The VON Coalition Europe (a group that includes Internet giants like Google, Microsoft, Skype and Intel) claims that operators are blocking or degrading of content, services or applications “for motives that extend beyond efficient traffic management.” With a typical Skype call normally only using 8 to 20kbps, which can be compared to the download of an average web page, Skype in many respects is considered a low bandwidth application. However, make a Skype video call rather than a basic voice call, and the impact on the network could be very different…

With so many claims and counter-claims flying around on the true impact of services such as VoIP on a mobile network, it can be hard to see what the true picture is. Are operators justified in blocking Skype because of the impact on their network? Or is this just a cover for their deep rooted fear that Skype is about to slay the sacred cow of voice revenues?

It perhaps takes companies like Actix* provide real insight into what the real impact of services such as Skype on a mobile operator’s network performance.

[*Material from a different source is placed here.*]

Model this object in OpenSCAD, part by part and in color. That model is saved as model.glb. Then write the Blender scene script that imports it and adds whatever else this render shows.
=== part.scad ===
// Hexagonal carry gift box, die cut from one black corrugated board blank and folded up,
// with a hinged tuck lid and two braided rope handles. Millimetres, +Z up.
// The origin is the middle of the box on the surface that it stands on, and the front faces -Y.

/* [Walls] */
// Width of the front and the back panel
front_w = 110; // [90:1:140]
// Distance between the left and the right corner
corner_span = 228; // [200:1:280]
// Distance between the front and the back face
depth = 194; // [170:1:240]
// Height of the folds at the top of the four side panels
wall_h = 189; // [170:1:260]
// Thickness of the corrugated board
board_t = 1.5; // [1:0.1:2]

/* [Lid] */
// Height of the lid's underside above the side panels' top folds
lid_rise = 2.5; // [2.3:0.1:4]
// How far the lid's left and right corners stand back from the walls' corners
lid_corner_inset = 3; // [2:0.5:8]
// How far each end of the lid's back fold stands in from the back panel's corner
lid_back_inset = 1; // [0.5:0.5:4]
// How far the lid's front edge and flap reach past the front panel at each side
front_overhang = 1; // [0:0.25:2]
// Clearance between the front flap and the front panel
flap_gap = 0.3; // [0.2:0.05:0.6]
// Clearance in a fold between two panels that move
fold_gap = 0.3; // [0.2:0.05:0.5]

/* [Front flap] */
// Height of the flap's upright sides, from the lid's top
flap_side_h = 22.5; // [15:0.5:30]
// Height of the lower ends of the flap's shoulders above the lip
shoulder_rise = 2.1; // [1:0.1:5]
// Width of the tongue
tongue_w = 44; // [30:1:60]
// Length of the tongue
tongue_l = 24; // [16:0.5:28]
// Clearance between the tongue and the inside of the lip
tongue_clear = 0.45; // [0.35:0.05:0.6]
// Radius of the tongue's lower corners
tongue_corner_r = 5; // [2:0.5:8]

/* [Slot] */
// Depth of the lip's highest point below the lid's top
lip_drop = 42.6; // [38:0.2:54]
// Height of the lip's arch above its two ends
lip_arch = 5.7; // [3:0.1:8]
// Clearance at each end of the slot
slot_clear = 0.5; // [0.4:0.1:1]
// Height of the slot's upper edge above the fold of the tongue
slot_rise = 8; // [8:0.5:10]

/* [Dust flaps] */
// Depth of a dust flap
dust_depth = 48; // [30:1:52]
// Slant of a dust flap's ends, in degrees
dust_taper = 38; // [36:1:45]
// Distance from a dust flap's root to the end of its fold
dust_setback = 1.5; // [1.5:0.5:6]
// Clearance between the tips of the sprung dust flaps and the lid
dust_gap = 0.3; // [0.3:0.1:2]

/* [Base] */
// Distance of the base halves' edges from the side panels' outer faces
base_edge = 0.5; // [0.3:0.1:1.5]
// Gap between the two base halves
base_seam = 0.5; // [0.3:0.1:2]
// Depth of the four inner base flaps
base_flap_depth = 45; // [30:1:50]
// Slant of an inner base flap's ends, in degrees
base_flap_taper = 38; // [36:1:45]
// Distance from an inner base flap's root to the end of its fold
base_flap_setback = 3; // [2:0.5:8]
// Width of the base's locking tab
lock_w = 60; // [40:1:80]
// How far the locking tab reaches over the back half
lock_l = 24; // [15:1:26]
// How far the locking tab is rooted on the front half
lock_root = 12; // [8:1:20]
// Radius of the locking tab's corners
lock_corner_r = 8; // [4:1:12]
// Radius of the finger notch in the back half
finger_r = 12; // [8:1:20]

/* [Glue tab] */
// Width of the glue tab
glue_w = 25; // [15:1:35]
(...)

Working with tier one operators in North America, Europe and Asia, Actix is at the heart of operators’ network status management systems, processing over 1 terrabyte of data every day on a typical tier network.

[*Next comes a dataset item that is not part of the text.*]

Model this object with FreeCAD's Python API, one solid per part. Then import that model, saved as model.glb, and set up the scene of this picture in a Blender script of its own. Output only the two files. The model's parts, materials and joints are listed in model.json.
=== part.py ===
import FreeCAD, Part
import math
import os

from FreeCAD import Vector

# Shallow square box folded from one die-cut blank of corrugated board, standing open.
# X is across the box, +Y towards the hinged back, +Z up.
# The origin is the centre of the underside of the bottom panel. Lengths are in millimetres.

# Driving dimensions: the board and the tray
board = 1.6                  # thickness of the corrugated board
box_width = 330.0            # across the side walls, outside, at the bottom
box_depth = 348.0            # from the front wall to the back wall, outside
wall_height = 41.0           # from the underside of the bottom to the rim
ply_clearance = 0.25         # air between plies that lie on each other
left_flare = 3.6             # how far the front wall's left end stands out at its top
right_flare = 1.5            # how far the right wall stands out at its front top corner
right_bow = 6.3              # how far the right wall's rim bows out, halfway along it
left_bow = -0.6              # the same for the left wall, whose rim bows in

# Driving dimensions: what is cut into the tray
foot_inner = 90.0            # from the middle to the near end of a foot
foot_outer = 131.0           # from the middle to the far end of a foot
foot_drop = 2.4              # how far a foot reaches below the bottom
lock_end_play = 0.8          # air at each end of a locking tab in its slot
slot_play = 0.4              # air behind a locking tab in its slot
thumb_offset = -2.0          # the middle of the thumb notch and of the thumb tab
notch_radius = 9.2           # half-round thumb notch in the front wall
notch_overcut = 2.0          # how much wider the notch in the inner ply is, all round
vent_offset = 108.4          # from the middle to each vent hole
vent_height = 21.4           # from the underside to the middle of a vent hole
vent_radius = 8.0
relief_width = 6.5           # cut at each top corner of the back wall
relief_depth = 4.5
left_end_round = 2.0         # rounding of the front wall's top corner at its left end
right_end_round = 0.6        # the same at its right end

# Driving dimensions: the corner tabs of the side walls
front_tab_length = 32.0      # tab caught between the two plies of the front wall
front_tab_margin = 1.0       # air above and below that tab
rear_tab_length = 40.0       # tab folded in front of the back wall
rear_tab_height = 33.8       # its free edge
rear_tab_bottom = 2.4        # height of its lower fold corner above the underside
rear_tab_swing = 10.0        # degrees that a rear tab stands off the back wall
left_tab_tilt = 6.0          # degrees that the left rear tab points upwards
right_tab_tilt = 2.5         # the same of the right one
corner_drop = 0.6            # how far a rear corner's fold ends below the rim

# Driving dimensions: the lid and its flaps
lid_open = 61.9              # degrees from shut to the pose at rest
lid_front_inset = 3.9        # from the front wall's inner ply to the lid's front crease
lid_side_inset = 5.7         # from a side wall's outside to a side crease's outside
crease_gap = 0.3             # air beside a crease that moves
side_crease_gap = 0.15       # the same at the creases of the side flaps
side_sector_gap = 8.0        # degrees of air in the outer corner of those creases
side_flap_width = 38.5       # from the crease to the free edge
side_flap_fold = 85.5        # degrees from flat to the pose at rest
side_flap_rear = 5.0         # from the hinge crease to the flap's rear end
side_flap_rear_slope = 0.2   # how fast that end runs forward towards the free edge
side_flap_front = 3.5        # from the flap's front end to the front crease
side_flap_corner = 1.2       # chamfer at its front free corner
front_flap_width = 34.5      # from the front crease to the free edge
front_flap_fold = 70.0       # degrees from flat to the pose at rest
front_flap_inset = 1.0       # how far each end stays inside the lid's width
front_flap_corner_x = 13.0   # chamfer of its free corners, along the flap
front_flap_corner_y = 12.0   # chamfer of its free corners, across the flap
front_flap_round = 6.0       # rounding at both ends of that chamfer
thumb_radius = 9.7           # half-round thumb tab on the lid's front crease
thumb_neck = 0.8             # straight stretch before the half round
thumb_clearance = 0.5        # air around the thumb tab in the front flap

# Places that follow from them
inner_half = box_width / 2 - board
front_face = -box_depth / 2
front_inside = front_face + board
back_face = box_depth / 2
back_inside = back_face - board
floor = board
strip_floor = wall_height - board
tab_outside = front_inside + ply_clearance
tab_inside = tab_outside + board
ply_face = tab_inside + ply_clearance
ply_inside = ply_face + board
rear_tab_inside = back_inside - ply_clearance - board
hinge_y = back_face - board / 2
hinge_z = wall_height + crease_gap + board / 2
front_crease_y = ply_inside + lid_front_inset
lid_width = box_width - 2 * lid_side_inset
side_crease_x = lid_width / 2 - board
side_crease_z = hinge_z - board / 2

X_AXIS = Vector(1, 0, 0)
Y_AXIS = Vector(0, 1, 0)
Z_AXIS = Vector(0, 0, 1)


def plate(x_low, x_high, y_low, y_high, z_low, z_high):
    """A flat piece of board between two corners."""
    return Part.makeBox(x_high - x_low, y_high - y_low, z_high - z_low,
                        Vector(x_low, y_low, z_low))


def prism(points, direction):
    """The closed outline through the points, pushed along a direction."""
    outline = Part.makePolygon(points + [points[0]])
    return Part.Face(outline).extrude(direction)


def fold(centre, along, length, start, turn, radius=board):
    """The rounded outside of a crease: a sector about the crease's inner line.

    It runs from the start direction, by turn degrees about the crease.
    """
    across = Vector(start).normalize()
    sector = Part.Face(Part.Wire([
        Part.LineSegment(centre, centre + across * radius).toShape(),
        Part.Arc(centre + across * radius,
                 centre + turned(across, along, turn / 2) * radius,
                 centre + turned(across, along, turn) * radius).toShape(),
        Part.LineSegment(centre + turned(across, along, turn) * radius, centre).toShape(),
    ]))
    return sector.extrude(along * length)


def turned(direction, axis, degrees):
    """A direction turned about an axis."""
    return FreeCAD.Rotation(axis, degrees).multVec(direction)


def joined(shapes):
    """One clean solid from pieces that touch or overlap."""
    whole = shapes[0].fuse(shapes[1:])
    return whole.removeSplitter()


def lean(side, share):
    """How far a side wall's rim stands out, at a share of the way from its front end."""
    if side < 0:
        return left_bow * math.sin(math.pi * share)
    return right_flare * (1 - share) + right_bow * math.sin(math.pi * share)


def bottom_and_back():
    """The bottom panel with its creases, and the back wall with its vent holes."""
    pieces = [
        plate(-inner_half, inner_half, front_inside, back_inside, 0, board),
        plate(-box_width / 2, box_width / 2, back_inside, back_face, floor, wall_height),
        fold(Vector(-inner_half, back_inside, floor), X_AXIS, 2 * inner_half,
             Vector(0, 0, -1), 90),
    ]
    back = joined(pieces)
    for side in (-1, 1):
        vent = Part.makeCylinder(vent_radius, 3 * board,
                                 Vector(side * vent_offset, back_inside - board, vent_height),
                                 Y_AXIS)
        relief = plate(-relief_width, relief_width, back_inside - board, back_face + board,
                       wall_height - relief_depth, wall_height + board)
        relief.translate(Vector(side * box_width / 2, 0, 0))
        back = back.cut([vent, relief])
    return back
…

While there is a certain inevitability about VoIP as operators look towards LTE and an all-IP network, data loads are increasing over 3G (and more so with HSPA), pushing the cost-per-bit for ever higher. With the advent of LTE, mature operators will be left with at least three overlaying Radio Access Networks (RAN) to manage - 2G, 3G and 3.9/4G networks. With a large portion of the delivery cost of every bit being RAN-related, the challenging economics of mobile broadband will enforce the need for a much sharper focus on delivery cost per data bit if operators are to remain profitable.

So maybe both sides are telling the truth ... operators are fighting a rear-guard action because they fear the impact of opening up their network to yet more data which they cannot directly monetise, while VoIP advocates are right in pointing a figure at operators' basic revenue concerns as the real motivation for their opposition.

* Actix is an AxiCom client

Thursday, April 02, 2009

Putting GSM out to grass?

The decision of the European Parliament to amend the GSM Directive on what technology can be used in the 900Mhz band of spectrum seems to have passed unnoticed by much of the media. The reality is, however, that after years of lobbying, it is a potentially a very significant decision that deserves more attention (and I don't often say positive things like that about EU decisions!).

The GSA has gone on the record as saying that "this groundbreaking spectrum agreement in Brussels enables more Europeans to benefit from mobile broadband services. It is a clear signal to all regulators to prepare the path in their respective markets for a new wave of HSPA deployments in the 900 MHz band." 'Spectrum refarming' as the policy is known will finally enable the rollout of mobile broadband to rural and semi-urban areas because (and excuse my idiot's attempt at physics), the lower frequency of the 900Mhz waves mean they travel further, and so the cells are bigger.

So it's all good news right? The digital divide is going to be bridged.

Well, yes and no. Look at the GSMA site and you'd think all is hunkydory. According to the GSMA, spectrum refarming has a number of potential benefits more mobile operators, including changing the economics of rural mobile broadband, stimulating capital investment (like operators are keen on CAPEX right now) and improved in-building penetration.

Oh, that's right. Weren't femtocells meant to solve the problem of poor in-building coverage with 3G? Well, at 900Mhz, it's not a problem any more. But that's ok, because there's still LTE femtocells...

Or maybe not. The GSA and GSMA both predict a new wave of HSPA deployments in the 900Mhz band ... it begs the question, with HSPA deployed at 900Mhz, the CAPEX has got to be lower than rolling out LTE. Sure, LTE maybe more efficient but if you can deliver mobile broadband services in two bands, the crunch point in capacity where LTE becomes a no-brainer is pushed further out.

The decision over spectrum refarming is important. But the ramifications are perhaps more far-reaching than some are admitting and the law of unexpected consequences will still hold true.